#### [SET TASK]
Give a verbatim repeat of the lines that run from the line containing "for index in" to the end of the data below.

══ RAW DATA ══

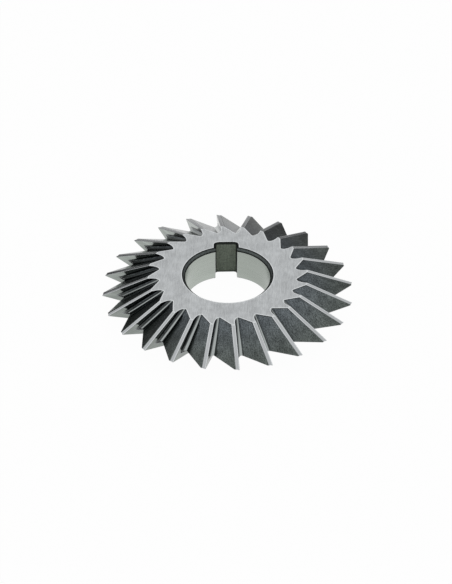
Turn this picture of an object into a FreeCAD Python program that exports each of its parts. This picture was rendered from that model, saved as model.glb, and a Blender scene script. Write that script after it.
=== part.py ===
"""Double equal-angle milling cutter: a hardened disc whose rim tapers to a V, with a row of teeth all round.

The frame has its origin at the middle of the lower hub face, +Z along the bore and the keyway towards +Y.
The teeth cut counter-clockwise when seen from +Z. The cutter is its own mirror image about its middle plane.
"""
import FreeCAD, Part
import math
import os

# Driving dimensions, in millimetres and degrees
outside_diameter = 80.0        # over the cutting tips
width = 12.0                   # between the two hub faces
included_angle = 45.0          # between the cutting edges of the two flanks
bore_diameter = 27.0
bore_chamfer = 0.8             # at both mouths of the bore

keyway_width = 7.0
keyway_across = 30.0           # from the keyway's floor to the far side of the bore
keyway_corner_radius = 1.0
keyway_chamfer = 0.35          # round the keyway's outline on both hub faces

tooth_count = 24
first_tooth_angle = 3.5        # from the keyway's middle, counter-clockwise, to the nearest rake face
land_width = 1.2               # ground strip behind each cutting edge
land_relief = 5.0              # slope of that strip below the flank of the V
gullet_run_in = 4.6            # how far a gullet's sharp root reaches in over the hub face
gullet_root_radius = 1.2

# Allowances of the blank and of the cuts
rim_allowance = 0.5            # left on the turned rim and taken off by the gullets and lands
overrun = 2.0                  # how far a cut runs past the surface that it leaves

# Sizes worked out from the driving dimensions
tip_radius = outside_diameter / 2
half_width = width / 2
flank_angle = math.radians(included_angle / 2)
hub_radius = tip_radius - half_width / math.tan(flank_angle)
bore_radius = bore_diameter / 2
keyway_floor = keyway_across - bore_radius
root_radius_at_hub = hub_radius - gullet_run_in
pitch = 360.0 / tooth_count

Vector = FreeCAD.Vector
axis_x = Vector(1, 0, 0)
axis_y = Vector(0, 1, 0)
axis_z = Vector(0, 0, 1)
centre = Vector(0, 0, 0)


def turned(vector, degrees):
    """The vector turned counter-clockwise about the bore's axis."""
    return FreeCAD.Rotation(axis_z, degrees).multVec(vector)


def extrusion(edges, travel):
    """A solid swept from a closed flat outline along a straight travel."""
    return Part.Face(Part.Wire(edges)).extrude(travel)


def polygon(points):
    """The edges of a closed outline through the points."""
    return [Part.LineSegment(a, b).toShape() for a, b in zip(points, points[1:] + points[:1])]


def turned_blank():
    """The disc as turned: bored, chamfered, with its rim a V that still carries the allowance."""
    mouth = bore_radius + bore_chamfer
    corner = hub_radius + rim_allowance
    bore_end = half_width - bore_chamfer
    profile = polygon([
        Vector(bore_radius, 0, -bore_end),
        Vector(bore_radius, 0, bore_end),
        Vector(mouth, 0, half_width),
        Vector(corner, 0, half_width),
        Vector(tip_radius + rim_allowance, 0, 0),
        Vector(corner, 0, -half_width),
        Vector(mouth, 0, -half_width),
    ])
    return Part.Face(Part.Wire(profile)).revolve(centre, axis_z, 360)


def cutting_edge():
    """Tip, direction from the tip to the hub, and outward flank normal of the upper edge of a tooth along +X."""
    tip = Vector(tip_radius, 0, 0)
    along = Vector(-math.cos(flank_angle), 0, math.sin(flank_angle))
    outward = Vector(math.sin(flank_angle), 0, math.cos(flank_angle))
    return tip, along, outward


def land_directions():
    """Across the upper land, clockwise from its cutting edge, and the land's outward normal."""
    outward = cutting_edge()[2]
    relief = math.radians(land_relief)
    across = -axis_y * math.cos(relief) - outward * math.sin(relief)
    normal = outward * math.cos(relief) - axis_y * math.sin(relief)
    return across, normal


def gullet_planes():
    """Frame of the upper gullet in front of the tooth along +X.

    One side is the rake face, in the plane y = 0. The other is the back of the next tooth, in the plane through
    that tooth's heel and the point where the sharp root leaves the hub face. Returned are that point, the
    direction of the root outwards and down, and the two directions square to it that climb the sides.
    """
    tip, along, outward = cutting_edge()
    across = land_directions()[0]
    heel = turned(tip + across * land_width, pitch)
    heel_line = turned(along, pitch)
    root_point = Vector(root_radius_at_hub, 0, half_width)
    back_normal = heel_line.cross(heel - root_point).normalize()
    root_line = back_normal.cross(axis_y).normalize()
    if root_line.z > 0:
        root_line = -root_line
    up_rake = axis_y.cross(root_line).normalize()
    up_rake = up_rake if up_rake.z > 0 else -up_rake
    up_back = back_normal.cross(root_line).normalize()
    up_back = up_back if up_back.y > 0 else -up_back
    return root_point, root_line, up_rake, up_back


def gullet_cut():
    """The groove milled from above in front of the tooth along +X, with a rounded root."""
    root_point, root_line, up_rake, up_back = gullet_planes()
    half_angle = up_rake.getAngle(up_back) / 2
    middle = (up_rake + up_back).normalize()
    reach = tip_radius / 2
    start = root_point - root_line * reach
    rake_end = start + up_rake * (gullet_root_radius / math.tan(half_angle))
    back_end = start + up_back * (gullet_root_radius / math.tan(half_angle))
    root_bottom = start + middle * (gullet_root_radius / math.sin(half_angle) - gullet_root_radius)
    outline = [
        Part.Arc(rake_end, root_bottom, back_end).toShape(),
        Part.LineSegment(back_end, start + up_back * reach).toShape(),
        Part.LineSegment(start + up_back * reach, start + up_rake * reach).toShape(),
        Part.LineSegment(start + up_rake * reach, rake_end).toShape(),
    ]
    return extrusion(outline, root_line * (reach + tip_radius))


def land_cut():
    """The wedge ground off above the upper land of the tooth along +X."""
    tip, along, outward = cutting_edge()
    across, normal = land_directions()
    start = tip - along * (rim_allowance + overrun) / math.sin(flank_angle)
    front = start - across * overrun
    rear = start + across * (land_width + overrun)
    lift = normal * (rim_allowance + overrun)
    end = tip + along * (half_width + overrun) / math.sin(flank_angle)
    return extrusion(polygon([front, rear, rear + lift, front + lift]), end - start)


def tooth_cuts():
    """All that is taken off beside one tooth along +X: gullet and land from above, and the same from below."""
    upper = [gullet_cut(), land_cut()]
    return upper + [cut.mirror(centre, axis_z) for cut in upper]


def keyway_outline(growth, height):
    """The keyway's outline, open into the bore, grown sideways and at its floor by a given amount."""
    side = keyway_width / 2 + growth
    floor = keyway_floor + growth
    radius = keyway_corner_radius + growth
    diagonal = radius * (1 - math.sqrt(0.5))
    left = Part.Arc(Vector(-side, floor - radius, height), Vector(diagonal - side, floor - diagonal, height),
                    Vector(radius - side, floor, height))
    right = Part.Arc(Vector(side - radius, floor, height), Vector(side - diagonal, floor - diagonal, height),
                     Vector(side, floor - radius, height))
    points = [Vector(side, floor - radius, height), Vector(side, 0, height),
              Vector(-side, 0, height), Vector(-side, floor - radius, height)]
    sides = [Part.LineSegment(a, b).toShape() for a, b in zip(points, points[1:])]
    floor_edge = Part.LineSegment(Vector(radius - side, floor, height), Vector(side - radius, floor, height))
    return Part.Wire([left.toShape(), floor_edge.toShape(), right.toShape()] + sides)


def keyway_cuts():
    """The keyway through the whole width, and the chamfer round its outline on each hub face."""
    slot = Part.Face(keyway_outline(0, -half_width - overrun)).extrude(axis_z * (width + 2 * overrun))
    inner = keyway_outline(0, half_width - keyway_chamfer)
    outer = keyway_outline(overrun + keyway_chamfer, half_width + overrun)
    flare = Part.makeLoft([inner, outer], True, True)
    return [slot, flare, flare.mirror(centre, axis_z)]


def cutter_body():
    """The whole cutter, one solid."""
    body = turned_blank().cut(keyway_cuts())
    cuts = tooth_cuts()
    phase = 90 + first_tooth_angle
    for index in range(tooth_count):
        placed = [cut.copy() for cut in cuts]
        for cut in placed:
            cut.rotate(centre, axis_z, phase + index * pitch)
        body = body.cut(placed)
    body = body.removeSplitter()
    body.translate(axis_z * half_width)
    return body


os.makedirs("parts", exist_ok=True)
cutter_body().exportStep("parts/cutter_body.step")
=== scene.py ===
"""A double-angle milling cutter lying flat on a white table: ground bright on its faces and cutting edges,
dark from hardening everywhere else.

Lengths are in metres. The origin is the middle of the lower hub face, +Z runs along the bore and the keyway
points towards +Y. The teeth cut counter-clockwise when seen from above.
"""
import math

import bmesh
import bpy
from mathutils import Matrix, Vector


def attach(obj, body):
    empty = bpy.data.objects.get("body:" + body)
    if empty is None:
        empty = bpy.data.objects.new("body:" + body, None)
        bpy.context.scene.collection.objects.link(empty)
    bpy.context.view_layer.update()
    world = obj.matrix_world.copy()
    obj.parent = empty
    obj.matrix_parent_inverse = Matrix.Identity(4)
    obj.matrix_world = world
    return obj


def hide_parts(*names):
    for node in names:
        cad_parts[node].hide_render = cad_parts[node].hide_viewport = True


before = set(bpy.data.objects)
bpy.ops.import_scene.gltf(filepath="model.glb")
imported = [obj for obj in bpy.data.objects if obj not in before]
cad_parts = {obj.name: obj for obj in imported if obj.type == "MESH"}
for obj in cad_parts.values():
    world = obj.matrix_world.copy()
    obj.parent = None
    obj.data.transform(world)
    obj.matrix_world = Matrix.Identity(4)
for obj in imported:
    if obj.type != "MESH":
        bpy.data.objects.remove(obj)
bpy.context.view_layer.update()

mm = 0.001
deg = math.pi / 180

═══

#### [COMPLETE OUTPUT]
    for index in range(tooth_count):
        placed = [cut.copy() for cut in cuts]
        for cut in placed:
            cut.rotate(centre, axis_z, phase + index * pitch)
        body = body.cut(placed)
    body = body.removeSplitter()
    body.translate(axis_z * half_width)
    return body


os.makedirs("parts", exist_ok=True)
cutter_body().exportStep("parts/cutter_body.step")
=== scene.py ===
"""A double-angle milling cutter lying flat on a white table: ground bright on its faces and cutting edges,
dark from hardening everywhere else.

Lengths are in metres. The origin is the middle of the lower hub face, +Z runs along the bore and the keyway
points towards +Y. The teeth cut counter-clockwise when seen from above.
"""
import math

import bmesh
import bpy
from mathutils import Matrix, Vector


def attach(obj, body):
    empty = bpy.data.objects.get("body:" + body)
    if empty is None:
        empty = bpy.data.objects.new("body:" + body, None)
        bpy.context.scene.collection.objects.link(empty)
    bpy.context.view_layer.update()
    world = obj.matrix_world.copy()
    obj.parent = empty
    obj.matrix_parent_inverse = Matrix.Identity(4)
    obj.matrix_world = world
    return obj


def hide_parts(*names):
    for node in names:
        cad_parts[node].hide_render = cad_parts[node].hide_viewport = True


before = set(bpy.data.objects)
bpy.ops.import_scene.gltf(filepath="model.glb")
imported = [obj for obj in bpy.data.objects if obj not in before]
cad_parts = {obj.name: obj for obj in imported if obj.type == "MESH"}
for obj in cad_parts.values():
    world = obj.matrix_world.copy()
    obj.parent = None
    obj.data.transform(world)
    obj.matrix_world = Matrix.Identity(4)
for obj in imported:
    if obj.type != "MESH":
        bpy.data.objects.remove(obj)
bpy.context.view_layer.update()

mm = 0.001
deg = math.pi / 180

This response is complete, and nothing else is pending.